Mexico illustrates that overlap clearly. A Mexican national can still use a BCC for limited travel into border zones, but that document does not solve the needs of a person heading deeper into the United States, flying internationally, or appearing for an immigrant visa matter that requires full documentation.
Paraguay presents a different issue because of Mercosur travel rules. Regional identity cards still work for many intra-Mercosur trips, but non-resident visitors entering or leaving Paraguay now face the stricter passport standard, which narrows room for informal workarounds.
Venezuela combines the heaviest documentation pressure with the most visible policy changes. Direct U.S.-Venezuela air service is moving back toward operation after the DHS rescission, yet the reopening comes with tighter document checks rather than easier travel.

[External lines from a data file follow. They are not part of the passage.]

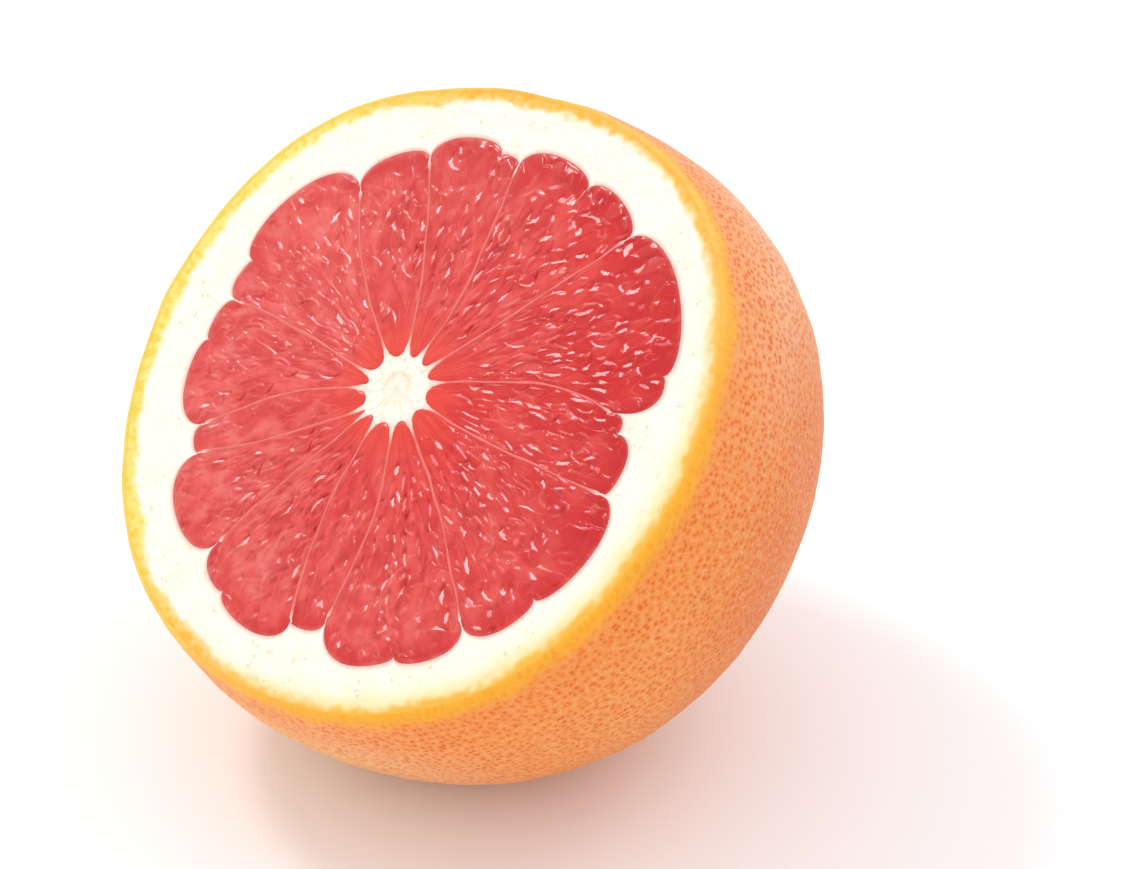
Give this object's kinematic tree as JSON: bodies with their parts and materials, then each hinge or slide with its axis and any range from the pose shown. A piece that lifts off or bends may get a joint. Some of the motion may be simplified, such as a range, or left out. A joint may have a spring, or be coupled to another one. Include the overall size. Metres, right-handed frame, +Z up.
{
  "type": "cut grapefruit",
  "caption": "Large pink grapefruit cut across rather above its middle, leaning back on a small flat on its side with the cut face forward and up.",
  "frame": {"origin": "on the small flat that the fruit rests on, straight below the middle of the fruit", "axes": "+Z up; the cut face leans back 45 degrees and looks toward -Y and +Z; +X is to the right when facing the cut"},
  "size_m": [0.1095, 0.1046, 0.1033],
  "materials": {
    "peel": "waxy orange skin with fine pores",
    "pith": "soft cream white, matte and slightly damp",
    "flesh": "wet translucent pink-red juice sacs",
    "stem_button": "dry green-brown stem scar"
  },
  "bodies": {
    "root": {"cut_grapefruit": "peel"}
  },
  "joints": []
}
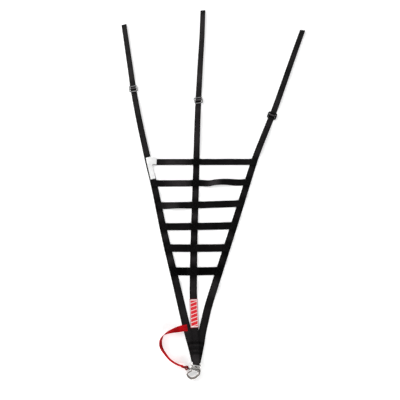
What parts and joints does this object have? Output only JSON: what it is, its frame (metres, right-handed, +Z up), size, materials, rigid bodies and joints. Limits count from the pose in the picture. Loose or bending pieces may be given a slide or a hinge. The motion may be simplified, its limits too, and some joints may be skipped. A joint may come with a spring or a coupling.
{
  "type": "driver window net of webbing ribbons with a snap shackle",
  "caption": "Triangular ribbon net of black webbing laid flat: uprights with slide adjusters and cross ribbons meet at a point with a snap shackle and a red pull strap.",
  "frame": {"origin": "on the surface the net lies on, under the middle of the whole footprint", "axes": "+Y from the snap shackle towards the free ends of the uprights, +X to the right seen from above, +Z up from the surface"},
  "size_m": [0.886, 1.5891, 0.0191],
  "materials": {
    "black_webbing": "woven webbing with a soft sheen",
    "red_webbing": "woven webbing with a soft sheen",
    "white_label": "plain matt label cloth",
    "striped_label": "woven label, red on white",
    "bright_steel": "satin to bright",
    "black_plastic": "moulded, satin"
  },
  "bodies": {
    "net": {"strap_left": "black_webbing", "strap_centre": "black_webbing", "strap_right": "black_webbing", "ribbon_1": "black_webbing", "ribbon_2": "black_webbing", "ribbon_3": "black_webbing", "ribbon_4": "black_webbing", "ribbon_5": "black_webbing", "ribbon_6": "black_webbing", "glide_left": "bright_steel", "glide_centre": "bright_steel", "glide_right": "black_plastic", "label_plain": "white_label", "label_striped": "striped_label", "pull_strap": "red_webbing", "shackle_bail": "bright_steel", "shackle_body": "bright_steel", "shackle_rivet": "bright_steel", "shackle_lock_pin": "bright_steel", "shackle_pull_ring": "bright_steel"},
    "jaw": {"shackle_jaw": "bright_steel"}
  },
  "joints": [
    {"name": "jaw_hinge", "type": "hinge", "parent": "net", "child": "jaw", "pos_m": [-0.0647, -0.7704, 0.0049], "axis": [0, 0, 1], "range_deg": [0, 105]}
  ]
}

Government guidance on these rules now spans multiple agencies. USCIS has posted updates through its [Newsroom](https://www.uscis.gov/newsroom), the State Department maintains a [Venezuela travel advisory](https://travel.state.gov/content/travel/en/traveladvisories/traveladvisories/venezuela-travel-advisory.html), Customs and Border Protection provides information through its [Help Center](https://help.cbp.gov/s/article/Article-1502), and the flight rescission appears in the [Federal Register](https://www.federalregister.gov).
Those records point in the same direction: travel document enforcement has tightened, and immigration processing now pushes more applicants outside the United States. People affected by the new rules must line up passport validity, airline requirements and consular appointments before they travel.
The policy shift also narrows one route that many temporary visitors had used after entering the country. Kahler’s statement carved out “extraordinary circumstances,” but the default rule now directs applicants back to their home country for green card processing.
That means the passport process no longer sits at the edge of the immigration system. For travelers tied to Venezuela, Paraguay and Mexico, it now shapes whether they can board a plane, return home, cross a border or complete consular processing abroad at all.